Mal poetisch-ruhig, dann quirlig

Gießen (jou). Das Duo Anna-Lena Perenthaler (Cello) und André Dolabella (E-Piano) bot am Sonntag auf dem Schiffenberg ein unterhaltsames Basilika-Konzert rund um die weltfremde, zuweilen mürrische, gleichwohl sympathische stumme Bühnenfigur Pierrot. Perenthaler bereicherte das Programm durch kleine Schauspieleinlagen.
Aufhorchen ließ die Cellistin zu Beginn mit ihrer expressiven Spielweise und bis in flirrende Höhen klaren Tongebung in »O Trenzinho do Caipira« aus Heitor Villa-Lobos‹ »Bachianas Brasileiras«. Etwas blass blieb demgegenüber der Klavierpart: Das wohl aus Kostengründen zum Einsatz gekommene E-Piano erwies sich als klanglich nur mäßig differenzierungsfähig und wurde kaum dem künstlerischen Anspruch des Pianisten wie des Meisterkonzertvereins gerecht.
Der außerordentlichen Musikalität des vor über zwei Jahren gegründeten Duos war es zu verdanken, dass es dennoch ein hörenswertes Konzert wurde. So gerieten das melodisch bezaubernde Lied »Pierrot« oder der atmosphärisch aufgeladene »Prolog« aus Claude Debussys Sonate d-Moll zur Wohltat fürs Gemüt. Von ansteckender Fröhlichkeit war der Allegro-Kopfsatz der 1940 skizzierten und 1948 vollendeten Sonate von Francis Poulenc.

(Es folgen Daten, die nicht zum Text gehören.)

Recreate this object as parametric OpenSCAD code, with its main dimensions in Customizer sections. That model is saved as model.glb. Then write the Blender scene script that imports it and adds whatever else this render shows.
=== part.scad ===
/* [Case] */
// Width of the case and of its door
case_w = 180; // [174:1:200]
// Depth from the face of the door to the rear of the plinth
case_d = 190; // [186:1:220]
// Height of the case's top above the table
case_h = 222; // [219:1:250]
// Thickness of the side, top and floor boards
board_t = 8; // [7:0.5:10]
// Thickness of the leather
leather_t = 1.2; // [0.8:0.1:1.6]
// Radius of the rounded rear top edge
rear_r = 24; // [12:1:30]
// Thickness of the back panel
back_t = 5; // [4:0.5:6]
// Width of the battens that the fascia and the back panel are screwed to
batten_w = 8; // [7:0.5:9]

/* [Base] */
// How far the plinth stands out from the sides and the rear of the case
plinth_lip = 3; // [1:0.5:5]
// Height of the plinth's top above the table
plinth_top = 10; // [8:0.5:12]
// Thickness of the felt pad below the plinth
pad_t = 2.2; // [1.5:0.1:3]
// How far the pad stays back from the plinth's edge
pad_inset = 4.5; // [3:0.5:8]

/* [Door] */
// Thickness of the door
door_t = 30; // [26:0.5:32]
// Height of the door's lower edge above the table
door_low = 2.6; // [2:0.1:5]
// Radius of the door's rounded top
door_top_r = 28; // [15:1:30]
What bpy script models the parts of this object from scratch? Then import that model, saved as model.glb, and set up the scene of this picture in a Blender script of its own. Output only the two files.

Durchweg horchte das Duo genau aufeinander, so auch in Camargo Guarnieris »Ponteio« - die fantasievolle Interpretation kam einem poetischen Stimmungsbild gleich. Zurück in vitale Ausdruckswelten führte Guarnieris muntere »Danza« - da konnte man sich eine ausgelassene Feier vor Augen malen. Emotional besonders nahe ging der schwärmerische Ton bei Poulencs ohrwurmhaften Lied »Les chemins de l’amour«. Insgesamt beflügelten programmatische Überschriften das Vorstellungsvermögen, sie suggerierten, wie Pierrot sich verliebt und betrinkt oder durch die Gassen torkelt und versucht, Melusine am Balkon zu erreichen.
In Charles Trenets Chanson »Au clair de la lune« demonstrierte Perenthaler in Begleitung des Pianisten nicht nur gesangliches Talent, sondern gefiel zudem mit ihrer charmanten wie lockeren Ausstrahlung. Auch im weiteren Verlauf beeindruckte die Musizierfreude des Duos. Mal ergab sich ein reizvoller Kontrast zwischen trockenen Cello-Pizzikati und Klavier-Stakkati sowie Legato-Abschnitten, dann rissen quirlige Passagen mit. Solistische Akzente setzte Dolabella in Eric Saties »Gnossienne« Nr. 1 und Maurice Ravels »Pavane pour une infante défunte«, zwei poetisch-ruhigen Stücken. Eine große Ausdrucksbandbreite zwischen innerlichen Momenten und beschwingten bis kraftvollen Episoden konnte das Duo zum Schluss in den letzten drei Sätzen der Poulenc-Sonate unter Beweis stellen. Das sichtlich begeisterte Publikum würde gewiss deutlich zahlreicher ausfallen, wenn es künftig wieder einen Bus im Sonderverkehr zu den Basilika-Konzerten gäbe.